TASK BRIEF: Extract every line of the material below and reproduce it faithfully.

════════════════

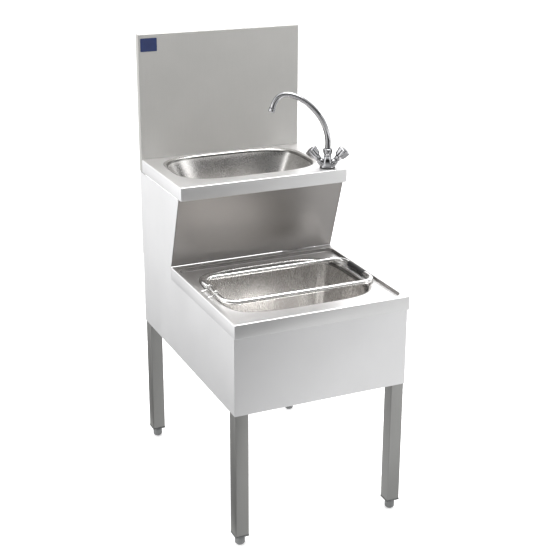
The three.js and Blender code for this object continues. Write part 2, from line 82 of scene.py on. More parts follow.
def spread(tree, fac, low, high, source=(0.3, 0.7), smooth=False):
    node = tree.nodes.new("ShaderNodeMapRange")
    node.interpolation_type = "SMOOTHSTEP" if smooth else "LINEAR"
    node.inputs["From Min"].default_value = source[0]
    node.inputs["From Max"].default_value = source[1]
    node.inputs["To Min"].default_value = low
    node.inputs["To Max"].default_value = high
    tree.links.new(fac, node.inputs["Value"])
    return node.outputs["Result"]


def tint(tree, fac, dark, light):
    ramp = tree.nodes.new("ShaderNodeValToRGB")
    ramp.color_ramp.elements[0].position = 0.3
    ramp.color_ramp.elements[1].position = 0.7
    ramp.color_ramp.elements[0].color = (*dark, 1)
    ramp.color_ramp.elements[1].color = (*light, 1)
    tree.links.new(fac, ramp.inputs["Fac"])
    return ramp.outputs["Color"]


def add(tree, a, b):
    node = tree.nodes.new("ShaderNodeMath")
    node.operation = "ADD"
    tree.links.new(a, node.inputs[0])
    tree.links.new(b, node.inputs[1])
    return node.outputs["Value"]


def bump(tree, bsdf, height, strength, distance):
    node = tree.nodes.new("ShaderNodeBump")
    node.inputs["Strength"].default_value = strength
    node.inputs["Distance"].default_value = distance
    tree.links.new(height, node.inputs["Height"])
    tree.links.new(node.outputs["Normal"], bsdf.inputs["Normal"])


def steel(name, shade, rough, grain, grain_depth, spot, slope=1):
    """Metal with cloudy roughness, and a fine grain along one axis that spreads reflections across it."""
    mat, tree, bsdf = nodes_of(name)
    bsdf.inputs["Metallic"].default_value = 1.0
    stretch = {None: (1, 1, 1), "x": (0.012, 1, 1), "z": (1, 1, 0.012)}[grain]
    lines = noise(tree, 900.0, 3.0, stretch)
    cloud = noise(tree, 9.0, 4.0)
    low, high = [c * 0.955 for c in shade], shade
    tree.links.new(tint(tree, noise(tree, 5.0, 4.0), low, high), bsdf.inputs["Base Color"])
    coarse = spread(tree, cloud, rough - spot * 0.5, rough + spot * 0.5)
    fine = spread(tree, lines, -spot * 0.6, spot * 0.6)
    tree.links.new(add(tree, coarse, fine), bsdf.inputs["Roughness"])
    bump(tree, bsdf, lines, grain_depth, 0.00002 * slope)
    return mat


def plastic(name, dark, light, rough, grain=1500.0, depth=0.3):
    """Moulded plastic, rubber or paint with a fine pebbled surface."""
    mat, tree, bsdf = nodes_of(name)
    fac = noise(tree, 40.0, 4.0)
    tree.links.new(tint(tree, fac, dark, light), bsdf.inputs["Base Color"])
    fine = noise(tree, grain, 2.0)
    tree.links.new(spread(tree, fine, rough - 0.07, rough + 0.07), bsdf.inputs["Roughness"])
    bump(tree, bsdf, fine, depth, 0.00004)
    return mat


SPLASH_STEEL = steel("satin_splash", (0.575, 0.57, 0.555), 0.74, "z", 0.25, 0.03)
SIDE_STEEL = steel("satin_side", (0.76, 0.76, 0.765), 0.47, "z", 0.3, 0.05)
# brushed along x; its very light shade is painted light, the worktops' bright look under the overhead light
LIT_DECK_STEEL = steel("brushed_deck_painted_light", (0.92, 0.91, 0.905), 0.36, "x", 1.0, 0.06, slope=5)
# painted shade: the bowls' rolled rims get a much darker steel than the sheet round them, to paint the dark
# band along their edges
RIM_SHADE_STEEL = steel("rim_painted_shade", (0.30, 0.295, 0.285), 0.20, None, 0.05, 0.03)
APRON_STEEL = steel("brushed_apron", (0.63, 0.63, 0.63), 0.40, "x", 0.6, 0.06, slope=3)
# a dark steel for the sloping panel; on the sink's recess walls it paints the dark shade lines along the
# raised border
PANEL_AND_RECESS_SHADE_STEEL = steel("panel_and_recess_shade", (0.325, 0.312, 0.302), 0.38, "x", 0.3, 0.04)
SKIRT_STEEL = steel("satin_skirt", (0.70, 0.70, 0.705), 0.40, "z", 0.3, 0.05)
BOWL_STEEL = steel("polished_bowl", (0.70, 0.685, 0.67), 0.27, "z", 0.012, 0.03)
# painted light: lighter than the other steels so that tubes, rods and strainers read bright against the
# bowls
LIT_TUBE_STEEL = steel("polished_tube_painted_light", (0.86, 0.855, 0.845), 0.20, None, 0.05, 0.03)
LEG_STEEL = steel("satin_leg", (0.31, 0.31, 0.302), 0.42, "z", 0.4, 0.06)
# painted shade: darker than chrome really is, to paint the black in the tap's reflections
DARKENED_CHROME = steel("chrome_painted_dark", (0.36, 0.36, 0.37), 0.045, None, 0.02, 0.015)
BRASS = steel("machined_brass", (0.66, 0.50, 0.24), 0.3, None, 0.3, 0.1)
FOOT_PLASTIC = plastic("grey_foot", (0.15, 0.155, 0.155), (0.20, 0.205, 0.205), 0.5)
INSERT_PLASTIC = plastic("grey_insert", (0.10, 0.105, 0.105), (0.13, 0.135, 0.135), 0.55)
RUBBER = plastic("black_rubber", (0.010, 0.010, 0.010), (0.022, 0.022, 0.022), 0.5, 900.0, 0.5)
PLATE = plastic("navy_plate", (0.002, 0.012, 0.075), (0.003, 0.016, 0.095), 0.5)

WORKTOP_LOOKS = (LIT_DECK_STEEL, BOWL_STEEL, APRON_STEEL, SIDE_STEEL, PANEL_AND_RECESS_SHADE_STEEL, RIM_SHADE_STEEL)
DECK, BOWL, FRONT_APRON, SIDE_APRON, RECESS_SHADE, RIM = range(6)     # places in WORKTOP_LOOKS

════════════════

EXERCISE RESPONSE:
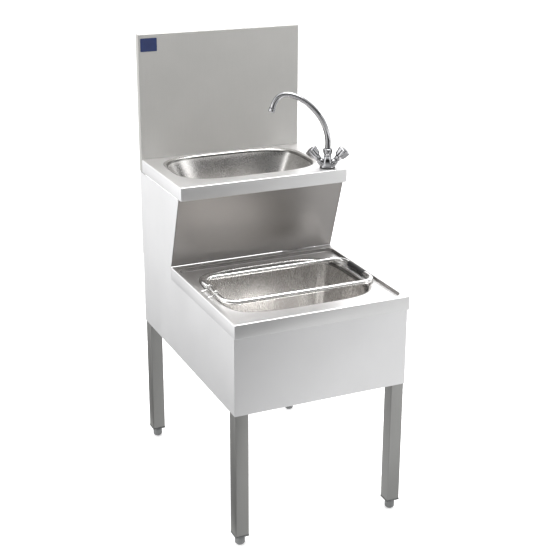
The three.js and Blender code for this object continues. Write part 2, from line 82 of scene.py on. More parts follow.
def spread(tree, fac, low, high, source=(0.3, 0.7), smooth=False):
    node = tree.nodes.new("ShaderNodeMapRange")
    node.interpolation_type = "SMOOTHSTEP" if smooth else "LINEAR"
    node.inputs["From Min"].default_value = source[0]
    node.inputs["From Max"].default_value = source[1]
    node.inputs["To Min"].default_value = low
    node.inputs["To Max"].default_value = high
    tree.links.new(fac, node.inputs["Value"])
    return node.outputs["Result"]


def tint(tree, fac, dark, light):
    ramp = tree.nodes.new("ShaderNodeValToRGB")
    ramp.color_ramp.elements[0].position = 0.3
    ramp.color_ramp.elements[1].position = 0.7
    ramp.color_ramp.elements[0].color = (*dark, 1)
    ramp.color_ramp.elements[1].color = (*light, 1)
    tree.links.new(fac, ramp.inputs["Fac"])
    return ramp.outputs["Color"]


def add(tree, a, b):
    node = tree.nodes.new("ShaderNodeMath")
    node.operation = "ADD"
    tree.links.new(a, node.inputs[0])
    tree.links.new(b, node.inputs[1])
    return node.outputs["Value"]


def bump(tree, bsdf, height, strength, distance):
    node = tree.nodes.new("ShaderNodeBump")
    node.inputs["Strength"].default_value = strength
    node.inputs["Distance"].default_value = distance
    tree.links.new(height, node.inputs["Height"])
    tree.links.new(node.outputs["Normal"], bsdf.inputs["Normal"])


def steel(name, shade, rough, grain, grain_depth, spot, slope=1):
    """Metal with cloudy roughness, and a fine grain along one axis that spreads reflections across it."""
    mat, tree, bsdf = nodes_of(name)
    bsdf.inputs["Metallic"].default_value = 1.0
    stretch = {None: (1, 1, 1), "x": (0.012, 1, 1), "z": (1, 1, 0.012)}[grain]
    lines = noise(tree, 900.0, 3.0, stretch)
    cloud = noise(tree, 9.0, 4.0)
    low, high = [c * 0.955 for c in shade], shade
    tree.links.new(tint(tree, noise(tree, 5.0, 4.0), low, high), bsdf.inputs["Base Color"])
    coarse = spread(tree, cloud, rough - spot * 0.5, rough + spot * 0.5)
    fine = spread(tree, lines, -spot * 0.6, spot * 0.6)
    tree.links.new(add(tree, coarse, fine), bsdf.inputs["Roughness"])
    bump(tree, bsdf, lines, grain_depth, 0.00002 * slope)
    return mat


def plastic(name, dark, light, rough, grain=1500.0, depth=0.3):
    """Moulded plastic, rubber or paint with a fine pebbled surface."""
    mat, tree, bsdf = nodes_of(name)
    fac = noise(tree, 40.0, 4.0)
    tree.links.new(tint(tree, fac, dark, light), bsdf.inputs["Base Color"])
    fine = noise(tree, grain, 2.0)
    tree.links.new(spread(tree, fine, rough - 0.07, rough + 0.07), bsdf.inputs["Roughness"])
    bump(tree, bsdf, fine, depth, 0.00004)
    return mat


SPLASH_STEEL = steel("satin_splash", (0.575, 0.57, 0.555), 0.74, "z", 0.25, 0.03)
SIDE_STEEL = steel("satin_side", (0.76, 0.76, 0.765), 0.47, "z", 0.3, 0.05)
# brushed along x; its very light shade is painted light, the worktops' bright look under the overhead light
LIT_DECK_STEEL = steel("brushed_deck_painted_light", (0.92, 0.91, 0.905), 0.36, "x", 1.0, 0.06, slope=5)
# painted shade: the bowls' rolled rims get a much darker steel than the sheet round them, to paint the dark
# band along their edges
RIM_SHADE_STEEL = steel("rim_painted_shade", (0.30, 0.295, 0.285), 0.20, None, 0.05, 0.03)
APRON_STEEL = steel("brushed_apron", (0.63, 0.63, 0.63), 0.40, "x", 0.6, 0.06, slope=3)
# a dark steel for the sloping panel; on the sink's recess walls it paints the dark shade lines along the
# raised border
PANEL_AND_RECESS_SHADE_STEEL = steel("panel_and_recess_shade", (0.325, 0.312, 0.302), 0.38, "x", 0.3, 0.04)
SKIRT_STEEL = steel("satin_skirt", (0.70, 0.70, 0.705), 0.40, "z", 0.3, 0.05)
BOWL_STEEL = steel("polished_bowl", (0.70, 0.685, 0.67), 0.27, "z", 0.012, 0.03)
# painted light: lighter than the other steels so that tubes, rods and strainers read bright against the
# bowls
LIT_TUBE_STEEL = steel("polished_tube_painted_light", (0.86, 0.855, 0.845), 0.20, None, 0.05, 0.03)
LEG_STEEL = steel("satin_leg", (0.31, 0.31, 0.302), 0.42, "z", 0.4, 0.06)
# painted shade: darker than chrome really is, to paint the black in the tap's reflections
DARKENED_CHROME = steel("chrome_painted_dark", (0.36, 0.36, 0.37), 0.045, None, 0.02, 0.015)
BRASS = steel("machined_brass", (0.66, 0.50, 0.24), 0.3, None, 0.3, 0.1)
FOOT_PLASTIC = plastic("grey_foot", (0.15, 0.155, 0.155), (0.20, 0.205, 0.205), 0.5)
INSERT_PLASTIC = plastic("grey_insert", (0.10, 0.105, 0.105), (0.13, 0.135, 0.135), 0.55)
RUBBER = plastic("black_rubber", (0.010, 0.010, 0.010), (0.022, 0.022, 0.022), 0.5, 900.0, 0.5)
PLATE = plastic("navy_plate", (0.002, 0.012, 0.075), (0.003, 0.016, 0.095), 0.5)

WORKTOP_LOOKS = (LIT_DECK_STEEL, BOWL_STEEL, APRON_STEEL, SIDE_STEEL, PANEL_AND_RECESS_SHADE_STEEL, RIM_SHADE_STEEL)
DECK, BOWL, FRONT_APRON, SIDE_APRON, RECESS_SHADE, RIM = range(6)     # places in WORKTOP_LOOKS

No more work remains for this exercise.